NPF: NETWORK

No, I'm not referring to the classic 1970s Sidney Lumet film. I mean the kind of "networking" that is essential to success in…essentially every profession. I can't decide if it's a terrible thing or the absolute worst of all things.

Certainly I would hate it less if I were better at it, but I have a very low tolerance for people who are full of themselves and the painfully socially awkward. Since that covers about 94% of people in academia, I find this process to be painful in the extreme.

Hi! I noticed that your life is infinitely better than mine because you went to the Correct grad school. May I pretend that you're interesting for a few minutes in the hopes that you'll throw me a few crumbs at some point? Fantastic! Gee, where's a carbon monoxide leak when you really need one?

26 thoughts on “NPF: NETWORK”

  • Spiffy McBang says:

    About a week ago Chris Hayes had a couple of striking fast food workers on his show, and the difference between them and the professional "thinkers" (for lack of a better term- I don't think they were pundits, per se) was striking. I don't think the workers were any less intelligent, especially the guy who's a KFC supervisor, but even coming from a point of general agreement on the issue of low pay for service employees, they were hitting the subject from very different points of view. And because the "thinkers" were more practiced at this public speaking schtick, they came off sharper even though their points weren't necessarily any more relevant.

    I bring this up because trying to get to know people, especially when you're making an attempt to network, makes me feel like that supervisor talking to the suit-and-tie folks. I'm just as good as them, but I come at things so much differently than those who have bought into the game (be it in academia or a given profession) that, even having spent the last few years improving my socialization skills, I can only get along with them for a relatively short time on a superficial level. And because they're the ones who have bought in, I'm the one who needs to find another way to get where I'm trying to go.

    I know this is where people say you're just making contacts. But I do not understand, at all, the concept of maintaining contacts so that you can hopefully get something out of them later.

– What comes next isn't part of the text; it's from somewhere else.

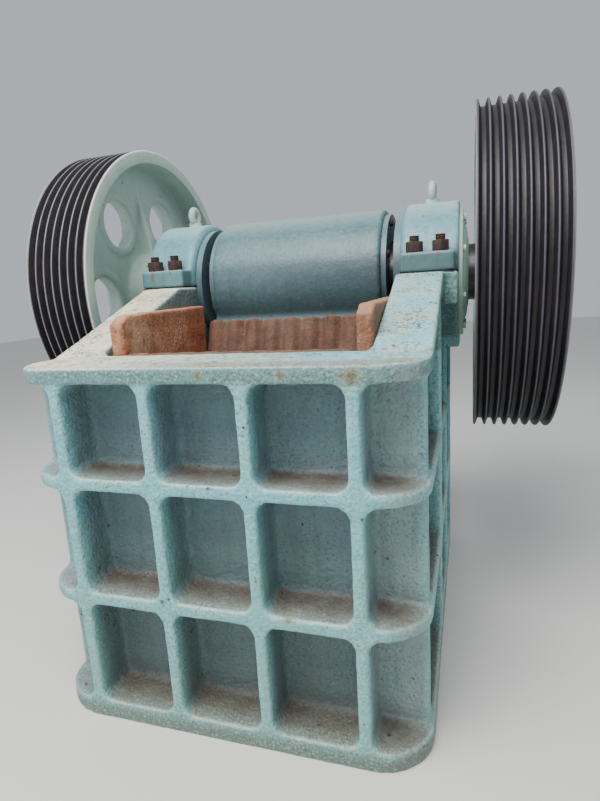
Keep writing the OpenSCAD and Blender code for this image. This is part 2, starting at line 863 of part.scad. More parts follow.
module flywheel_right() {
    color(wheel_green) place() at_shaft() translate([rim_mid, 0, 0])
        rotate([0, 90, 0]) rotate(wheel_turn) difference() {
            union() {
                rotate_extrude() rim_section();
                translate([0, 0, -web_t / 2]) cylinder(h = web_t, r = rim_in_r);
                hole_places(web_hole_r + hole_ring_w, web_t / 2 + hole_ring_h);
                for (side = [-1, 1]) scale([1, 1, side]) {
                    cylinder(h = hub_half, r1 = hub_r + hub_draft, r2 = hub_r);
                    for (i = [0 : fin_step : web_holes - 1]) rotate((i + 0.5) * 360 / web_holes) wheel_fin();
                }
            }
            translate([0, 0, -hub_half - eps]) cylinder(h = 2 * (hub_half + eps), r = wheel_seat_r);
            hole_places(web_hole_r, rim_w);
        }
}

module flywheel_left() {
    mirror([1, 0, 0]) flywheel_right();
}

module swing_bearings() {
    color(shaft_steel) place() at_eccentric() both_sides() difference() {
        x_rod(swing_bearing_x, swing_bearing_x + swing_bearing_w, swing_bearing_r);
        x_rod(0, barrel_w, eccentric_r + run_gap);
    }
}

module swing_covers() {
    color(cap_blue) place() at_eccentric() both_sides() difference() {
        x_rod(barrel_w / 2, barrel_w / 2 + swing_cover_t, cover_r);
        x_rod(0, barrel_w, eccentric_r + seal_gap);
    }
}

front_wall();
side_wall_left();
side_wall_right();
rear_wall();
spring_bracket();
bearing_cap_left();
bearing_cap_right();
cap_shims();
cap_studs();
lifting_eyes();
main_bearings();
outer_covers();
inner_covers();
fixed_jaw_plate();
cheek_upper_left();
cheek_upper_right();
cheek_lower_left();
cheek_lower_right();
toggle_plate();
rear_toggle_seat();
adjusting_block();
adjusting_shims();
adjusting_screws();
tension_rods();
springs();
spring_seats();
rod_nuts();
eccentric_shaft();
flywheel_left();
flywheel_right();
shaft_end_plates();
swing_jaw();
swing_bearings();
swing_covers();
swing_jaw_plate();
front_toggle_seat();
rod_pins();
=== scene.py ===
"""Single-toggle jaw crusher: chalky aqua enamel on rough castings, rusted plates, greasy belt grooves."""
import json
import math

import bmesh
import bpy
from mathutils import Matrix, Vector


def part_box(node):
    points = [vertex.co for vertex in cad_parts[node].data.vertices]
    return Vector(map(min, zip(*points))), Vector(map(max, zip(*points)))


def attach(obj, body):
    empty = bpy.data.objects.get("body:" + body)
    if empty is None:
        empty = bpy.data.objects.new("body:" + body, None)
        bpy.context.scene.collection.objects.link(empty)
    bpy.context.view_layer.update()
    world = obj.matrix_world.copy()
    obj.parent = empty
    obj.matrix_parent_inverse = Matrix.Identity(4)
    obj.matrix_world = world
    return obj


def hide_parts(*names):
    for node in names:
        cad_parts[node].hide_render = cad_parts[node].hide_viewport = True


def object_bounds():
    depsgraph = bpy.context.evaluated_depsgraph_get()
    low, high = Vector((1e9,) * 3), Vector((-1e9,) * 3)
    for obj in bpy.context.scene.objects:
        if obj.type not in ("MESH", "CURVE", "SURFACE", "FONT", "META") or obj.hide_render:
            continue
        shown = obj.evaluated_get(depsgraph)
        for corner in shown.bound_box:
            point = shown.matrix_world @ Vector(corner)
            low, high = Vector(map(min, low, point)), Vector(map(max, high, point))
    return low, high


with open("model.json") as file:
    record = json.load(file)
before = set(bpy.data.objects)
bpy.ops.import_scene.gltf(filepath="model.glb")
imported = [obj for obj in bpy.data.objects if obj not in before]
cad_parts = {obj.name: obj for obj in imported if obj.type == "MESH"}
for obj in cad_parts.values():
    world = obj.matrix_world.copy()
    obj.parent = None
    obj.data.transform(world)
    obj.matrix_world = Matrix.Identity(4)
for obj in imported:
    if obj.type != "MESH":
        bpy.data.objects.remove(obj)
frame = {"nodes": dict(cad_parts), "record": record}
cad_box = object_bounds()
nodes = frame["nodes"]

MM = 0.001
FRONT = cad_box[0].y
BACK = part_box("side_wall_right")[1].y
HALF_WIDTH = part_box("front_wall")[1].x
FLANGE_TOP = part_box("front_wall")[1].z
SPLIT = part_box("cap_shims")[0].z
SHAFT = (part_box("flywheel_right")[0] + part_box("flywheel_right")[1]) / 2
SHAFT.x = 0
WHEEL_RADIUS = (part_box("flywheel_right")[1].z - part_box("flywheel_right")[0].z) / 2

# Tops of the level ribs, and the middle of the outermost upright rib
FLOORS = (57 * MM, 426 * MM, 784 * MM)
CORNER_RIB = 419 * MM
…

If they're not people I would stay in contact with for personal reasons, the mere idea of doing so because I might get something out of it makes me feel like an absolute cock. And if someone you barely know hears from you two years after your last interaction, are they really going to help you? Not unless they were particularly impressed by you previously, in which case you'd probably have maintained some level of contact.

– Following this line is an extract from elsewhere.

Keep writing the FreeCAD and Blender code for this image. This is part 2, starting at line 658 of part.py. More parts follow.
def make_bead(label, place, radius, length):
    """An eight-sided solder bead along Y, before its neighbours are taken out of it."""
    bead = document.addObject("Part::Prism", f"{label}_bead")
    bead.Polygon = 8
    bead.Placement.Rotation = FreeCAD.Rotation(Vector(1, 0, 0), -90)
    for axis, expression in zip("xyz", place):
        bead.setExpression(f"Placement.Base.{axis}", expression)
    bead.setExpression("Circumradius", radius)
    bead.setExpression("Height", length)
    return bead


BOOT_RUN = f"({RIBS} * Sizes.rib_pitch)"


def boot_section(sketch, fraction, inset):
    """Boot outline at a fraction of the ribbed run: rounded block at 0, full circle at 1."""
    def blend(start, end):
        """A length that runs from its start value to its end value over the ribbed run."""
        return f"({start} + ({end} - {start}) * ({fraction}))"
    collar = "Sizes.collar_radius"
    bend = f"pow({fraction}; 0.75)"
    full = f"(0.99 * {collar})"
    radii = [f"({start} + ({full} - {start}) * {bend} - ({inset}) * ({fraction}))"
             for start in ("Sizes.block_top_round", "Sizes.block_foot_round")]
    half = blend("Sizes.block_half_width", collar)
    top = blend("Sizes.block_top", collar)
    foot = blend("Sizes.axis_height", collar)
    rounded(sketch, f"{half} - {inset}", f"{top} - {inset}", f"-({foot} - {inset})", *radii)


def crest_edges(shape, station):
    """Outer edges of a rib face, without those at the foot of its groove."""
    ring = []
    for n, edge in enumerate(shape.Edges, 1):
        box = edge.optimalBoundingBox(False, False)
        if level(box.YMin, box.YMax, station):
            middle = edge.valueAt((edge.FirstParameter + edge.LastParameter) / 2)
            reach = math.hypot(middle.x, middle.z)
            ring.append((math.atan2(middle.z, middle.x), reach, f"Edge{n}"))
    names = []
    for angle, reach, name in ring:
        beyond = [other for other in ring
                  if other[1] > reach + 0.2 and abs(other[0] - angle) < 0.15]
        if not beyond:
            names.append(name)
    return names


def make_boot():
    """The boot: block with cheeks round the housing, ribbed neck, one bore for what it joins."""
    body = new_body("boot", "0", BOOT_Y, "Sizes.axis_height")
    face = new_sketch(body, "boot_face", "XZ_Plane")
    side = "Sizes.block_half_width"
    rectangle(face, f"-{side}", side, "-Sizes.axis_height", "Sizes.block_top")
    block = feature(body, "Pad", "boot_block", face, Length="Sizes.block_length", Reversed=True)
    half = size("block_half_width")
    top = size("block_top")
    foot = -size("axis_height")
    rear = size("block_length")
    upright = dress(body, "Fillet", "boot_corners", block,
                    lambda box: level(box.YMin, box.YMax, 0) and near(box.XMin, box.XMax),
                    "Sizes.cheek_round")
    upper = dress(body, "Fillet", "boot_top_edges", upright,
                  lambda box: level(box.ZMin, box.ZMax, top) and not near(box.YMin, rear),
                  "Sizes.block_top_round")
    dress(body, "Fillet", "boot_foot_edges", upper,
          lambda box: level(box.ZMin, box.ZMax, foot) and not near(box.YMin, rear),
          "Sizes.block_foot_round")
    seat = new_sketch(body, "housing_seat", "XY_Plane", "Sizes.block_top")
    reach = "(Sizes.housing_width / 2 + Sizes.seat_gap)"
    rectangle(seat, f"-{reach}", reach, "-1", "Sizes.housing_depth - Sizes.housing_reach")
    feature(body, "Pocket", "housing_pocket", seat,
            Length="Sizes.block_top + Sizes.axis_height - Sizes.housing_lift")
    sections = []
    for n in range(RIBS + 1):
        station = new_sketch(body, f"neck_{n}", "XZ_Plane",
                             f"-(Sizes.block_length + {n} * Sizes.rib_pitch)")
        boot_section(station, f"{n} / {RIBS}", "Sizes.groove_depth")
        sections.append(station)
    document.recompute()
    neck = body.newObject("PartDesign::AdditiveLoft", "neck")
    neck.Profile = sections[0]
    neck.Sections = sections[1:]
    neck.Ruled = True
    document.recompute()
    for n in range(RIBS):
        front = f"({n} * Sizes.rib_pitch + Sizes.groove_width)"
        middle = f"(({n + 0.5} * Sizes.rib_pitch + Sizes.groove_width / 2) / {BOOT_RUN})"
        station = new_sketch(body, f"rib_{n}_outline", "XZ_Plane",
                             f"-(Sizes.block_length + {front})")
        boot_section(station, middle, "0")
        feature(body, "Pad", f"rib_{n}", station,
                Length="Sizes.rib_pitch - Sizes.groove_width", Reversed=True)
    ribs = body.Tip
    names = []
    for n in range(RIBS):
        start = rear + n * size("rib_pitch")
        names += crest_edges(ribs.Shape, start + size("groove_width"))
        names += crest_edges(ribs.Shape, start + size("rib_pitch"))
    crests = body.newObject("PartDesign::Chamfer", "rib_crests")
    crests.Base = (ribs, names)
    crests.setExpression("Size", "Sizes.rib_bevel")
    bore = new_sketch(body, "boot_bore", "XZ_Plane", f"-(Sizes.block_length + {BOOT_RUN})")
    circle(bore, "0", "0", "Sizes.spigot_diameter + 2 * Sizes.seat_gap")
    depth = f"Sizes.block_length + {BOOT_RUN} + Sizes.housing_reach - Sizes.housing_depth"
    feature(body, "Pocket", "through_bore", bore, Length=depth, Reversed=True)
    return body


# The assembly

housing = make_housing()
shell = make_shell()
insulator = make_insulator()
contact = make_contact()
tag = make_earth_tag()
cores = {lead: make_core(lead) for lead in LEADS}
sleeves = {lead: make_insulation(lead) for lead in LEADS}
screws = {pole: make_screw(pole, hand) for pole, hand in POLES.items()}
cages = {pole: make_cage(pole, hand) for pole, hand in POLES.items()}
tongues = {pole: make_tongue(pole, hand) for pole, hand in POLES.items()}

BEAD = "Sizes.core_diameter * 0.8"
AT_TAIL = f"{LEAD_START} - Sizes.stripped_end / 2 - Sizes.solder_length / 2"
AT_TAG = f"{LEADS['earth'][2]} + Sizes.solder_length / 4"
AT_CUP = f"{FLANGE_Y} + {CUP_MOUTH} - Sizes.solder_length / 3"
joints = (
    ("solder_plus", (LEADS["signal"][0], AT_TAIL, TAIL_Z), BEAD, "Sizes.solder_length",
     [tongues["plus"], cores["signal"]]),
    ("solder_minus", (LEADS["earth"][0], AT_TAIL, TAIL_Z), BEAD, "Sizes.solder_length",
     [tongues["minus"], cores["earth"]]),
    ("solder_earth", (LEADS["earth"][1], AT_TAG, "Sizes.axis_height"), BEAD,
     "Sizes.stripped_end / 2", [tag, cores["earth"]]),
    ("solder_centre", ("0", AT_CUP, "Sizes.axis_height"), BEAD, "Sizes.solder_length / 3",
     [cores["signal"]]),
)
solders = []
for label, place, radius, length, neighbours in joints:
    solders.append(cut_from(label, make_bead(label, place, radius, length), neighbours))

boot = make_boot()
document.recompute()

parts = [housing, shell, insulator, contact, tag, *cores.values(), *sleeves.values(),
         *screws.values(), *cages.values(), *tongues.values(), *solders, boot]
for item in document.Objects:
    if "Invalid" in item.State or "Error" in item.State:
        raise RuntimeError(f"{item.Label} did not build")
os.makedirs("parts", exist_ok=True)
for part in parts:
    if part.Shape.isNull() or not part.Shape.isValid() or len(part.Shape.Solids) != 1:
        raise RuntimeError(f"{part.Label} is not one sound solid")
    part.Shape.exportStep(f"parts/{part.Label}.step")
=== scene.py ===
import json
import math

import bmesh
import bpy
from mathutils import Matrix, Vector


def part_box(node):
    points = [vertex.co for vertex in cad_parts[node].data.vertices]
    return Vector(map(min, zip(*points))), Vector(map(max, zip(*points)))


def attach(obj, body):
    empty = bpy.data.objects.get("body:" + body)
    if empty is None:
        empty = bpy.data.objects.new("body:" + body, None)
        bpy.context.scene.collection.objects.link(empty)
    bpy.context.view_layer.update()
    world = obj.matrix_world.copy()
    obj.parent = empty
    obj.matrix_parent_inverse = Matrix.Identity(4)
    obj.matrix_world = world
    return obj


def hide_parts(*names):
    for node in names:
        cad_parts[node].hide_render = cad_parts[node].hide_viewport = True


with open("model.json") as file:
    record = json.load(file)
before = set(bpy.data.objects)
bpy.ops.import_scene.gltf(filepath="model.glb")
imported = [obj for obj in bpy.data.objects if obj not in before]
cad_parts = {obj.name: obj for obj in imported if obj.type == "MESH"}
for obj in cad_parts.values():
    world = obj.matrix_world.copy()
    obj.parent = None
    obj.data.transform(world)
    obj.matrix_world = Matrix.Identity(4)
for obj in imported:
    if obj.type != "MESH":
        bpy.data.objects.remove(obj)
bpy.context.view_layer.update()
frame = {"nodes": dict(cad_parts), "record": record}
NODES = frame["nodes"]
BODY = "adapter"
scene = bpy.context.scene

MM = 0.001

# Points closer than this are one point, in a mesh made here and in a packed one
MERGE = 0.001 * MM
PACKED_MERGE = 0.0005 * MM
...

    Having been painfully socially awkward, I have patience for those people. So it's less bad for me than for you. And I still despise the networking process. You are entirely not alone in this.

  • You can be smart and driven and competent, but if you don't know how to market yourself you'll never get very far.

    That said, I do respect the fact that academics have to "show their work," so to speak. Compared to business or journamilism/punditry, it's the closest thing we have to an actual meritocracy in America.

    Not that being good-looking and knowing how to schmooze won't help you at the MLA conference but it's all relative.

  • God I fucking hate conferences. Hate with a capital "FUCKING." I'm always amazed at how nobody pays attention to what anyone else says, at how every session is forgotten the second its over, and how the conversation only ever revolves around "God I fucking hate conferences." They are a massive and utter waste of time and effort held under the delusion that the kind of intellectual exchange that once inspired them still exists inside the academy, which IT DOES NOT. I swore a long time ago that I would only ever do them if A. they're located someplace exquisitely cool, B. I'm on a panel with friends, or C. my tenure committee tells me I have to. Mostly C. I never feel worse about my decision to be in academia more than when I'm at a conference–in that respect, conferences are the opposite of classroom teaching for me.

    Personally, I prefer writing in furtherance of publication. Yes, it's mostly about rejection and misery and long waits. But at least you can do it in the comfortable privacy of your own home.

  • It IS awkward if I don't already know people there.

    When I do already know and like a few people there I feel safe; I can always go talk to Joe or Tony and I will have someone to sit beside at lunch.

    In that case, it's fun to actually get to know — i e spend at least twenty minutes talking to — a few new people in a conference. We really will remember each other a year or two later if we've talked at some length.

    I attend some conferences because that is a time effective way of reconnecting with a group of people I like, enjoy, and yes, benefit from. In other words, I'm one of those who talks to old friends at conferences, laughing and remembering glory days in small groups.

    I think those groups,which are impossible to break into unless you ALSO worked in that same group fifteen years ago, probably make everyone else in the conference feel worse and more awkward. "Why can't I actually laugh instead of going over to fetch my fourth glass of fancy water in order to escape yet another awkward conversation? "

    relax…

    /Jane

  • c u n d gulag says:

    OY!
    I used to also hate conferences, or mass group training sessions.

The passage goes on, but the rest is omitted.